AI Glossary - productized.tech

## Inference An AI model making predictions on new data that wasn‘t included in its training. During inference, the model: 1. Takes in new data (like an image, text, or numbers) 2. Processes it through its learned parameters and architecture 3. Produces an output (like a classification, prediction, or generated content) For example, when you ask an AI a question, it’s performing inference - using its trained parameters to process your input and generate an appropriate response. ## Tokens and Vectors Large Language Models (LLMs) don’t read text like humans—they process it as tokens and vectors. **Tokens** are the building blocks of text, which can be words, subwords, or characters. Each token is converted into a **vector**—a list of numbers that represents its meaning in a high-dimensional space. Similar words have similar vectors, helping AI understand relationships between concepts. LLMs are trained on large amounts of text (books, articles, websites). The model starts with **random vectors** for each token and learns their meaning by predicting missing words in sentences. During training, the model **adjusts the vectors** so that words with similar meanings are mathematically closer. For example: - “King” → `[0.8, 0.1, 0.7]` - “Queen” → `[0.78, 0.12, 0.72]` - “Apple” → `[0.2, 0.9, 0.3]` Since “King” and “Queen” have similar vectors, the AI understands they are related, while “Apple” is in a different area of the space.
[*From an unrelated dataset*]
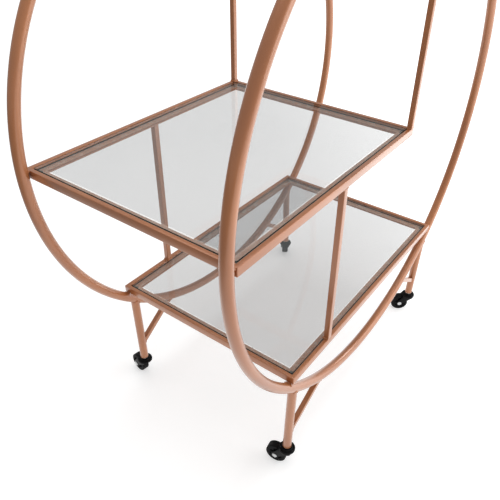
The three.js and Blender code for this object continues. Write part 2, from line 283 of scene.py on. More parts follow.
class Finish(Nodes):
    """A painted, glazed, moulded or plated finish, built from nodes on the piece's own coordinates."""

    def __init__(self, name, stretch=None):
        self.material = bpy.data.materials.new(name)
        self.material.use_nodes = True
        super().__init__(self.material.node_tree)
        self.tree.nodes.clear()
        self.place = self.node("ShaderNodeTexCoord", output="Object")
        if stretch:
            self.place = self.node("ShaderNodeMapping", inputs={"Vector": self.place, "Scale": stretch})

    def noise(self, scale, detail=3.0, roughness=0.5):
        """Cloudy variation with about this many clouds to the metre."""
        return self.node(
            "ShaderNodeTexNoise",
            inputs={"Vector": self.place, "Scale": scale, "Detail": detail, "Roughness": roughness},
        )

    def axis(self, name):
        """The piece's own X, Y or Z."""
        return self.node("ShaderNodeSeparateXYZ", inputs={0: self.place}, output=name)

    def band(self, signal, low, high):
        """Nothing below low, all above high, smooth between them."""
        return self.node(
            "ShaderNodeMapRange",
            {"interpolation_type": "SMOOTHSTEP"},
            {"Value": signal, "From Min": low, "From Max": high},
        )

    def blend(self, share, first, second):
        """From the first colour to the second as the share goes from 0 to 1."""
        ends = [end if isinstance(end, Signal) else (*end, 1) for end in (first, second)]
        return self.node("ShaderNodeMix", {"data_type": "RGBA"}, {0: share, 6: ends[0], 7: ends[1]}, 2)

    def bump(self, height, distance, strength=1.0, under=None):
        """A relief this deep, over another one if given."""
        inputs = {"Height": height, "Distance": distance, "Strength": strength}
        if under is not None:
            inputs["Normal"] = under
        return self.node("ShaderNodeBump", inputs=inputs)

    def principled(self, **sockets):
        """A Principled shader with these sockets."""
        inputs = {name.replace("_", " "): value for name, value in sockets.items()}
        return self.node("ShaderNodeBsdfPrincipled", inputs=inputs)

    def shown(self, shader):
        """The material, ended in this shader."""
        add_node(self.tree, "ShaderNodeOutputMaterial", inputs={"Surface": shader})
        return self.material

    def surface(self, **sockets):
        """The material, ended in one Principled shader with these sockets."""
        return self.shown(self.principled(**sockets))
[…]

When you ask an AI a question, it converts your words into vectors, searches for similar meanings, and generates a response based on patterns it has learned—without storing exact text. This is how LLMs can answer questions, complete sentences, or summarize content intelligently. See [How does AI answer my question?](How%20does%20AI%20answer%20my%20question?.md) for more details. ## RAG RAG stands for Retrieval-Augmented Generation. It is a technique that enhances the performance of generative AI models by incorporating external knowledge retrieval during the response generation process. RAG process: 1. Retrieval: When the model receives a query, it searches an external knowledge base (e.g., a document database, vector store, or the web) to find relevant information. 2. Augmentation: The retrieved information is then fed into the generative AI model as additional context. 3. Generation: The AI model generates a response based on both its internal knowledge and the retrieved data.